(Stored dataset items)
--*--

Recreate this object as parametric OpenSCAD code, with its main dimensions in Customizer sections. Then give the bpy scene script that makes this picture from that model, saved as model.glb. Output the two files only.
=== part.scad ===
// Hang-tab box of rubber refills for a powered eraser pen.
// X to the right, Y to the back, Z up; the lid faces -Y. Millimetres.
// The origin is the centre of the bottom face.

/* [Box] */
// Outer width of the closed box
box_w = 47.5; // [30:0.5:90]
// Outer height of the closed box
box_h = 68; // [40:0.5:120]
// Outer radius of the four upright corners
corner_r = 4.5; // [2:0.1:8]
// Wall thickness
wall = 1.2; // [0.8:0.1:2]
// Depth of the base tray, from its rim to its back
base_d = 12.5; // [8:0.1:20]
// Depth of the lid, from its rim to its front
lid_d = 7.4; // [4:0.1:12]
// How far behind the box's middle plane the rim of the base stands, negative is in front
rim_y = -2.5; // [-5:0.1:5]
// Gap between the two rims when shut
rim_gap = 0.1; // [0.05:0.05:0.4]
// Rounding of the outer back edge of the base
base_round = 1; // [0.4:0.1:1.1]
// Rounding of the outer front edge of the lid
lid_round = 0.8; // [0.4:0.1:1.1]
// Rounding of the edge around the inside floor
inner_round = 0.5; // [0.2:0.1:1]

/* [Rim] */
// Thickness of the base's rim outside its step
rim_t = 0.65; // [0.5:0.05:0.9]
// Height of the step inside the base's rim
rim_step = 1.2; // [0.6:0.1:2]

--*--

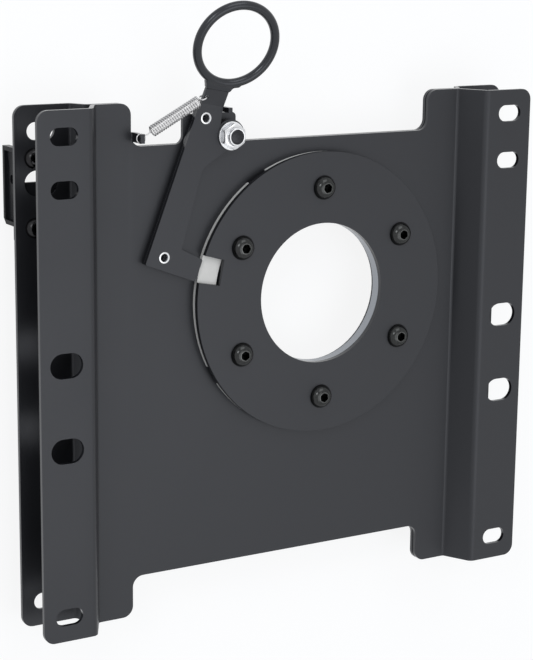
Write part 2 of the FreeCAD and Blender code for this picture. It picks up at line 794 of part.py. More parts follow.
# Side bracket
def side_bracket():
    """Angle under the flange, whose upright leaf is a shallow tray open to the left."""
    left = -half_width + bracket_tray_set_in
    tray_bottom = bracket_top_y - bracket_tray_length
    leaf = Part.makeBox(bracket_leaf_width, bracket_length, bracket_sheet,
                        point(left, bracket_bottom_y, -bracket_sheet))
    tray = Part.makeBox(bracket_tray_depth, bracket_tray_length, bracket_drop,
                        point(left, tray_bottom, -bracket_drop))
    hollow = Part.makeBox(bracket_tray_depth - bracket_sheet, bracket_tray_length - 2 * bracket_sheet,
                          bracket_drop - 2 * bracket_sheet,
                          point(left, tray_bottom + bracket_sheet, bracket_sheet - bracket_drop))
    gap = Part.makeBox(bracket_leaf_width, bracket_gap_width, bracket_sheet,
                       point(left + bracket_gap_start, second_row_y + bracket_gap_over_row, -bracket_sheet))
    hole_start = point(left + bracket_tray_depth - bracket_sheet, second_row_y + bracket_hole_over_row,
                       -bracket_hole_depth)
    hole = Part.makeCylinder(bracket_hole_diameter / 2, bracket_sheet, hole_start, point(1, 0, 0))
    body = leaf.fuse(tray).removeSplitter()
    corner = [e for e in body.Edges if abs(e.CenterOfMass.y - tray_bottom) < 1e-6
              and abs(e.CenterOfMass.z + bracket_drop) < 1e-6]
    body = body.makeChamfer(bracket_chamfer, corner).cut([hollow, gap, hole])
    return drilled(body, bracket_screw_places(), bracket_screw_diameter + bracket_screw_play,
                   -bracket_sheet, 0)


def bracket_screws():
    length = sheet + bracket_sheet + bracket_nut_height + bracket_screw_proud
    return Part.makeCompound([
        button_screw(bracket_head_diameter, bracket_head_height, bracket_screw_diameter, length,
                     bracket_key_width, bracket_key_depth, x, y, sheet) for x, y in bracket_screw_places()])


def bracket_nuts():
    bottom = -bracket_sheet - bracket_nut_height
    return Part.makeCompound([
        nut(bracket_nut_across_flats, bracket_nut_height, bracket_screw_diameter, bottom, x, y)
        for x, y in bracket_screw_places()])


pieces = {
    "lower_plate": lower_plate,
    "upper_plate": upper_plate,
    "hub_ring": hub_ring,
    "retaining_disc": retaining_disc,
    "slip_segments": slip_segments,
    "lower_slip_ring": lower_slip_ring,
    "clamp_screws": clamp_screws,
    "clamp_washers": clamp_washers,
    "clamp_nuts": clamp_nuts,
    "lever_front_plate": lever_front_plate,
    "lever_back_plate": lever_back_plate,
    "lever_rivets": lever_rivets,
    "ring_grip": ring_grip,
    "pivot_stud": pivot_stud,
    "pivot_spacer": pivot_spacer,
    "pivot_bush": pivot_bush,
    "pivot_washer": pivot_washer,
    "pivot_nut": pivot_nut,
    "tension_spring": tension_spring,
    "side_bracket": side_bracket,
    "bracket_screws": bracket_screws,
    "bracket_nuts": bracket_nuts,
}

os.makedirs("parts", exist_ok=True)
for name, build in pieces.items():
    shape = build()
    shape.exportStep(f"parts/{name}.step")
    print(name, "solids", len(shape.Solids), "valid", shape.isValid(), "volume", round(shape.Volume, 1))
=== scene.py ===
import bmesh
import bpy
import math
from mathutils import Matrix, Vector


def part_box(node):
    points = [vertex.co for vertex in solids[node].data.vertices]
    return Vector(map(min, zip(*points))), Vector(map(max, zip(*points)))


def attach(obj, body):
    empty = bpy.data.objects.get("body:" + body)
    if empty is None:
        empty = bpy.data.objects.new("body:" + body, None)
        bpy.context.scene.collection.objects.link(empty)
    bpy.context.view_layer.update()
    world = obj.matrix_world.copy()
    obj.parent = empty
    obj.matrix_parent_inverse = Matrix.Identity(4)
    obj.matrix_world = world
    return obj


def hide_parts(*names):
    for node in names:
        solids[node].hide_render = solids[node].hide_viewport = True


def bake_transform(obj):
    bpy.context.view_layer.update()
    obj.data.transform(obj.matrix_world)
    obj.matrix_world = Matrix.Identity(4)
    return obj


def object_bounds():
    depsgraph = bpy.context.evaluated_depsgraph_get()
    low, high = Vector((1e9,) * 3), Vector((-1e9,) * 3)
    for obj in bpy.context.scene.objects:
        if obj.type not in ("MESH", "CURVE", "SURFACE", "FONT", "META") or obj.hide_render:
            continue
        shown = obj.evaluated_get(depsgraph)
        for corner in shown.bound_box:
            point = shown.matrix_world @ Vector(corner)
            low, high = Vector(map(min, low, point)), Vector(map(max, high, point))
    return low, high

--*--

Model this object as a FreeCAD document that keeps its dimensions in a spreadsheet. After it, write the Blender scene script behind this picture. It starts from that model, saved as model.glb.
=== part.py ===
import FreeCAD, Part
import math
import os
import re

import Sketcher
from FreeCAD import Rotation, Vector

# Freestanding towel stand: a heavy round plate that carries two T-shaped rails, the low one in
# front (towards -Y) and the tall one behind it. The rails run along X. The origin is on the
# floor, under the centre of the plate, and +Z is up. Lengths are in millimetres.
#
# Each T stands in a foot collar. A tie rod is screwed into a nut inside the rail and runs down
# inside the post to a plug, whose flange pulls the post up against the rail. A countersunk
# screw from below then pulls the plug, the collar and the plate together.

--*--

■ Aim: Please return, exactly as they appear, the lines starting at the one that contains "for name, build" and ending at the one that contains "low, high = Vector((1e9,)".

■ Response to the exercise:
for name, build in pieces.items():
    shape = build()
    shape.exportStep(f"parts/{name}.step")
    print(name, "solids", len(shape.Solids), "valid", shape.isValid(), "volume", round(shape.Volume, 1))
=== scene.py ===
import bmesh
import bpy
import math
from mathutils import Matrix, Vector


def part_box(node):
    points = [vertex.co for vertex in solids[node].data.vertices]
    return Vector(map(min, zip(*points))), Vector(map(max, zip(*points)))


def attach(obj, body):
    empty = bpy.data.objects.get("body:" + body)
    if empty is None:
        empty = bpy.data.objects.new("body:" + body, None)
        bpy.context.scene.collection.objects.link(empty)
    bpy.context.view_layer.update()
    world = obj.matrix_world.copy()
    obj.parent = empty
    obj.matrix_parent_inverse = Matrix.Identity(4)
    obj.matrix_world = world
    return obj


def hide_parts(*names):
    for node in names:
        solids[node].hide_render = solids[node].hide_viewport = True


def bake_transform(obj):
    bpy.context.view_layer.update()
    obj.data.transform(obj.matrix_world)
    obj.matrix_world = Matrix.Identity(4)
    return obj


def object_bounds():
    depsgraph = bpy.context.evaluated_depsgraph_get()
    low, high = Vector((1e9,) * 3), Vector((-1e9,) * 3)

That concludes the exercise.